I have confidence btw in us picking up a chunk on first and 20.
the biggest thing for me though is that Ingram is clearly the third best back on the team, we will never get our run game on track if we abandon it and then force feed Ingram after falling into a deficit, dobbins needs carries.
also, if we wanna go pass happy, stop throwing drags, they’re sitting down on top of everything and making tackles, if you wanna air it out, run play action, hit the intermediate, go deep occasionally, the lack of creativity and design in the route tree was laughable.
1. I think Ingram and the offense's whole regression in the run game, especially in the first half, is largely predicated on teams scheming to take away our ability to run. Against Cleveland, that looked silly, because Lamar shredded them until they retreated. Against KC, it looked like absolutely the right move, because Lamar wasn't shredding anybody.
2. I'd run it on 1st and 20 too, I'm just saying the only real upside to doing it is to waste clock, which seems odd, since you're in the first quarter. Even if we get a 10-12 yard run, you're still looking at 2nd and 8-10, which is typically a passing down. Worst case is you run it, gain like 2-3 yards, and now its 2nd and very long. I'm not running the ball just to pretend like I care about "ball possession". Ball possession works when you convert long drives into points (and in KC's case, touchdowns). We can have the ball for 45 minutes, and if we only score like 15 points, it's still going to be an L, because KC is more than capable, and usually does, score 2-3 TDs in the matter of 15 minutes of ball possession.
3. I don't disagree on Ingram, and I think his workload will decrease as we move forward.
4. I'm not really a "blame the gameplan" guy. I've never seen a gameplan that was designed to fail. I bet if every single fan sat in the prep rooms for this game, they would have praised Roman for his gameplan.
I think there are gameplans that don't work and need to be changed, due to how the defense reacts to it, which we sort of did (although too late), but I've yet to see an OC come up with a gameplan that is designed on using your weaknesses to attack another team's strengths.
I have seen, on thousands of occasions, players poorly execute gameplans.
That's kind of the rub here. When fans evaluate gameplans, its usually pass/fail. If we win and score a lot of points, great game plan. If we don't, bad game plan.
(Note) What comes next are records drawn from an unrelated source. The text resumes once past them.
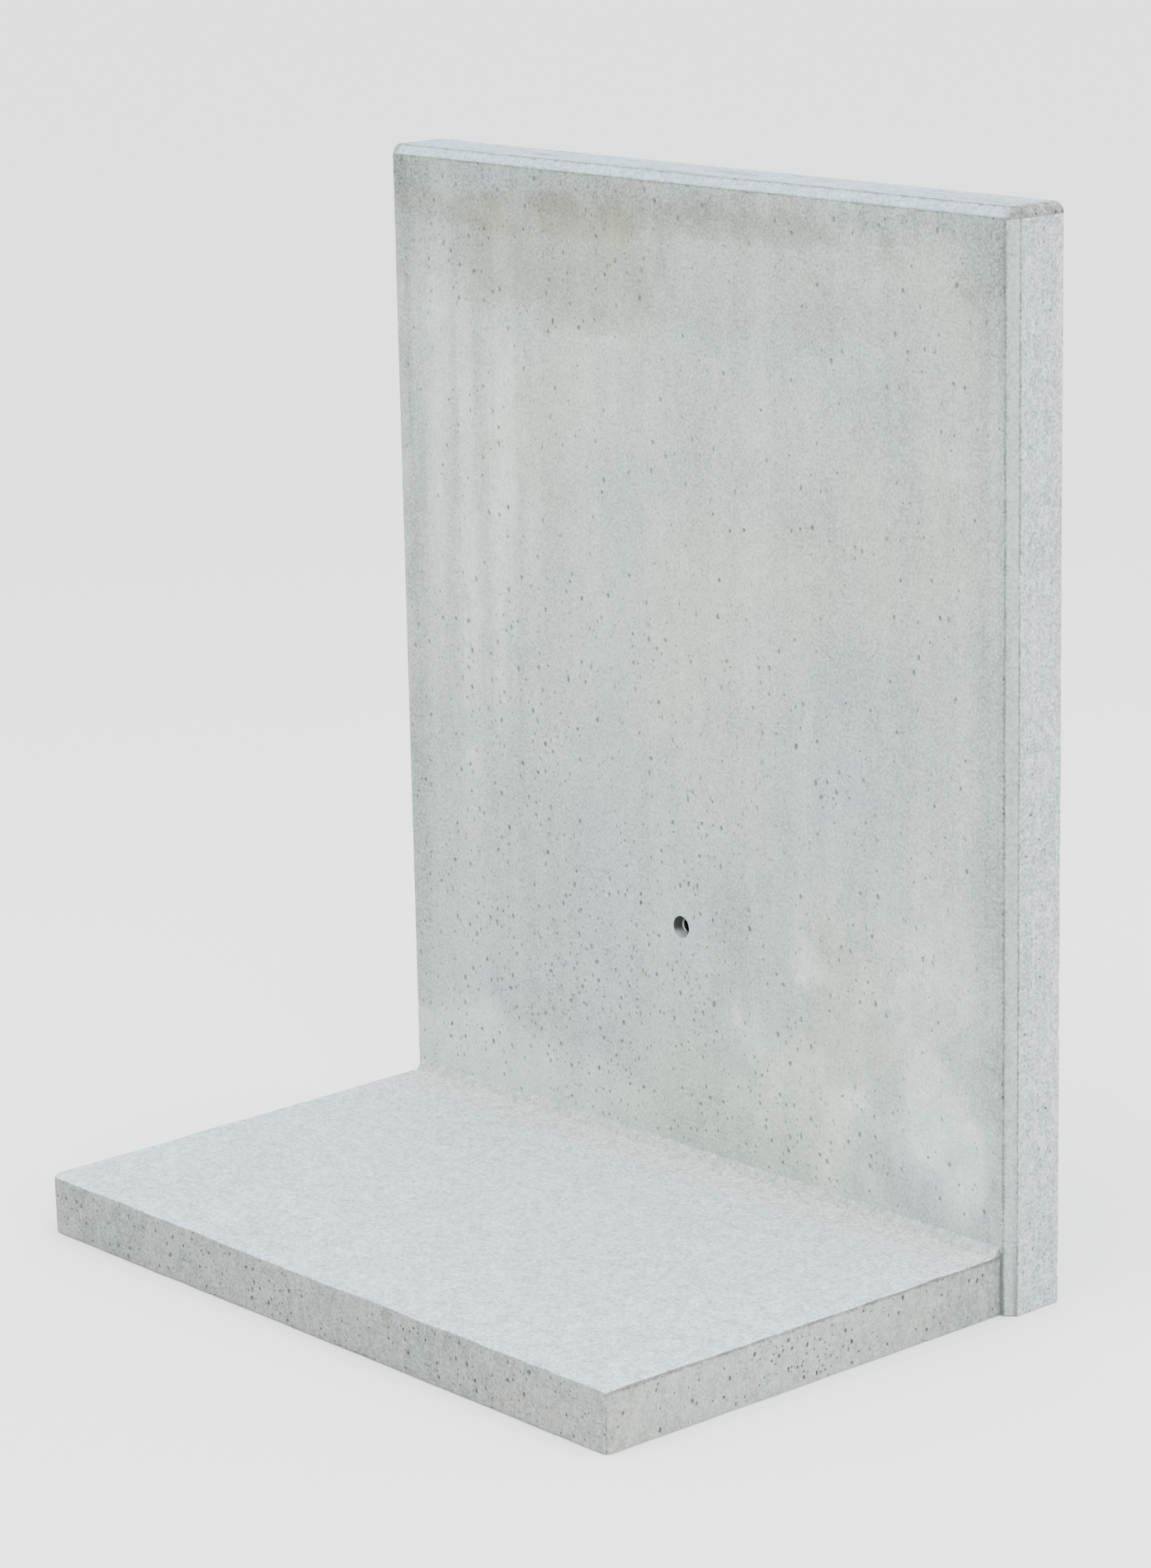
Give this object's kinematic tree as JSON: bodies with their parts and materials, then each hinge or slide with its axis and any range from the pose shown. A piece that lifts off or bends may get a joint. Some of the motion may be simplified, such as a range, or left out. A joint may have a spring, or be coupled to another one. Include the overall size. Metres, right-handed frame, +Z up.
{
  "type": "precast concrete l retaining wall element",
  "caption": "L-shaped precast concrete retaining wall element: upright wall on a flat foot, with a recessed lifting socket and an embedded steel cage.",
  "frame": {"origin": "centre of the bounding box's footprint, on the ground under the foot", "axes": "+Z up the wall, +X along the wall, +Y out of the wall's back face; the foot points to -Y"},
  "size_m": [1, 0.645, 1.2],
  "materials": {
    "concrete": "light grey formed concrete, matte, with bug holes; foot top and wall top trowelled",
    "zinc_plated_steel": "zinc plated, turned",
    "bar_steel": "mill scale with light rust",
    "spacer_concrete": "fibre concrete, matte"
  },
  "bodies": {
    "root": {"concrete_body": "concrete", "lifting_socket": "zinc_plated_steel", "socket_cross_bar": "bar_steel", "bent_bar_1": "bar_steel", "bent_bar_2": "bar_steel", "bent_bar_3": "bar_steel", "bent_bar_4": "bar_steel", "bent_bar_5": "bar_steel", "bent_bar_6": "bar_steel", "wall_bar_1": "bar_steel", "wall_bar_2": "bar_steel", "wall_bar_3": "bar_steel", "wall_bar_4": "bar_steel", "wall_bar_5": "bar_steel", "wall_bar_6": "bar_steel", "wall_bar_7": "bar_steel", "foot_bar_1": "bar_steel", "foot_bar_2": "bar_steel", "foot_bar_3": "bar_steel", "foot_bar_4": "bar_steel", "front_spacer_1": "spacer_concrete", "front_spacer_2": "spacer_concrete", "front_spacer_3": "spacer_concrete", "front_spacer_4": "spacer_concrete", "back_spacer_1": "spacer_concrete", "back_spacer_2": "spacer_concrete", "back_spacer_3": "spacer_concrete", "back_spacer_4": "spacer_concrete", "foot_spacer_1": "spacer_concrete", "foot_spacer_2": "spacer_concrete", "foot_spacer_3": "spacer_concrete", "foot_spacer_4": "spacer_concrete"}
  },
  "joints": []
}
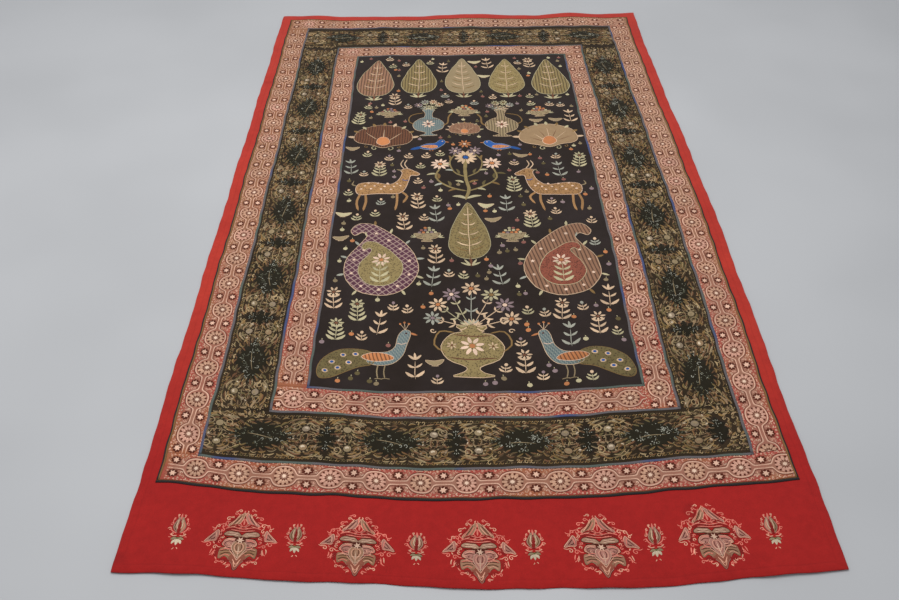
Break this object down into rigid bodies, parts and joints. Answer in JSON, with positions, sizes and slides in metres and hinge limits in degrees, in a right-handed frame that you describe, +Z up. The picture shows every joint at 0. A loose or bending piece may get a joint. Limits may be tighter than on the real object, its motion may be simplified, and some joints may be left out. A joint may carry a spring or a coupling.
{
  "type": "embroidered wool and silk hanging",
  "caption": "Large embroidered wall hanging laid out flat: red wool cloth with a wide embroidered skirt, and a dark panel framed by brick-red and black bands sewn on it",
  "frame": {"origin": "on the floor under the middle of the laid cloth's bounding box", "axes": "+X to the right and +Y from the embroidered skirt to the plain top hem, +Z up out of the cloth's face"},
  "size_m": [1.5098, 2.659, 0.0067],
  "materials": {
    "red_wool": "felted wool cloth, soft nap",
    "black_wool": "felted wool cloth, matt",
    "brick_wool": "felted wool cloth, faded brick red",
    "umber_wool": "felted wool cloth, matt",
    "slate_silk": "ribbed silk ribbon, slight sheen",
    "dark_silk": "corded silk piping, slight sheen",
    "silk_thread": "silk chain stitch, soft sheen"
  },
  "bodies": {
    "root": {"ground_cloth": "red_wool", "centre_field": "black_wool", "inner_border_bottom": "brick_wool", "inner_border_top": "brick_wool", "inner_border_left": "brick_wool", "inner_border_right": "brick_wool", "outer_border_bottom": "brick_wool", "outer_border_top": "brick_wool", "outer_border_left": "brick_wool", "outer_border_right": "brick_wool", "wide_border_bottom": "umber_wool", "wide_border_top": "umber_wool", "wide_border_left": "umber_wool", "wide_border_right": "umber_wool", "field_ribbon_bottom": "slate_silk", "field_ribbon_top": "slate_silk", "field_ribbon_left": "slate_silk", "field_ribbon_right": "slate_silk", "inner_ribbon_bottom": "slate_silk", "inner_ribbon_top": "slate_silk", "inner_ribbon_left": "slate_silk", "inner_ribbon_right": "slate_silk", "outer_ribbon_bottom": "slate_silk", "outer_ribbon_top": "slate_silk", "outer_ribbon_left": "slate_silk", "outer_ribbon_right": "slate_silk", "edge_piping_bottom": "dark_silk", "edge_piping_top": "dark_silk", "edge_piping_left": "dark_silk", "edge_piping_right": "dark_silk"}
  },
  "joints": []
}
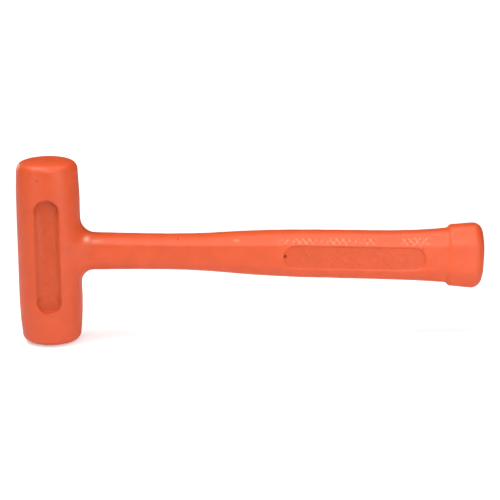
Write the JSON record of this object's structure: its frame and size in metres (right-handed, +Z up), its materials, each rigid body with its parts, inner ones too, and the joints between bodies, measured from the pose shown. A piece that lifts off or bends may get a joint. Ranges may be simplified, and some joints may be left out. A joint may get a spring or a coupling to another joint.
{
  "type": "dead blow mallet",
  "caption": "Soft-faced dead blow mallet: cast urethane head and oval flat-sided grip over a steel skeleton, with loose shot in a sealed canister that stops rebound.",
  "frame": {"origin": "centre of the lower striking face", "axes": "+Z up the axis of the head to the upper striking face, +X along the handle to the pommel, front of the mallet towards -Y"},
  "size_m": [0.305, 0.041, 0.122],
  "materials": {
    "urethane": "satin moulded",
    "tube_steel": "drawn, dull",
    "bar_steel": "hot rolled",
    "weld_bead": "as welded",
    "shot_steel": "bright"
  },
  "bodies": {
    "mallet_body": {"urethane_casting": "urethane", "canister_tube": "tube_steel", "canister_cap_lower": "tube_steel", "canister_cap_upper": "tube_steel", "cap_weld_lower": "weld_bead", "cap_weld_upper": "weld_bead", "handle_rod": "bar_steel", "saddle_collar": "bar_steel", "saddle_weld": "weld_bead", "rod_weld": "weld_bead", "tail_washer": "bar_steel", "tail_weld": "weld_bead"},
    "shot_charge": {"shot_layer_01": "shot_steel", "shot_layer_02": "shot_steel", "shot_layer_03": "shot_steel", "shot_layer_04": "shot_steel", "shot_layer_05": "shot_steel", "shot_layer_06": "shot_steel", "shot_layer_07": "shot_steel", "shot_layer_08": "shot_steel", "shot_layer_09": "shot_steel", "shot_layer_10": "shot_steel", "shot_layer_11": "shot_steel", "shot_layer_12": "shot_steel", "shot_layer_13": "shot_steel", "shot_layer_14": "shot_steel", "shot_layer_15": "shot_steel"}
  },
  "joints": [
    {"name": "shot_slide", "type": "slide", "parent": "mallet_body", "child": "shot_charge", "axis": [0, 0, 1], "range_m": [0, 0.032]}
  ]
}
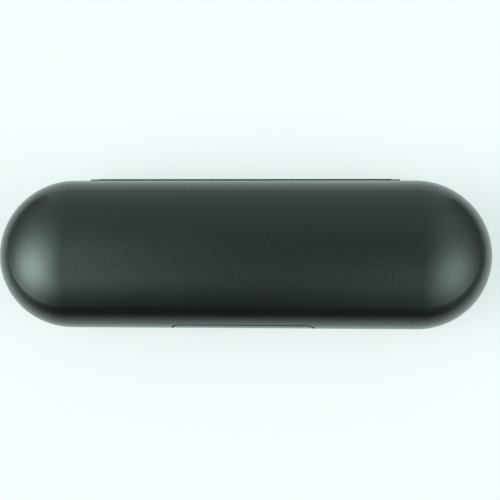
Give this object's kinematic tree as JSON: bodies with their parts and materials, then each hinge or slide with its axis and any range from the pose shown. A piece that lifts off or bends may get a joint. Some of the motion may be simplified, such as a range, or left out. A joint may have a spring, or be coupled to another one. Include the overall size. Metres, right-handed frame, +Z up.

5. I had to be the bearer of bad news, but our receiving core, including the TE's, isn't designed to be able to run the full route tree. They don't run the 12 yard outs or comebacks like Boldin or Mason used to. They're YAC guys. You put the ball in their hands and expect them to make plays. Andrews is the closest thing we have to a "possession" receiver, and he drops balls and primarily only works the middle of the field.
A lot of fans on here were clamoring for speed, speed, and more speed, so we can act like KC. This is what only having speed looks like. You get behind, teams take away the deep ball, and here you are.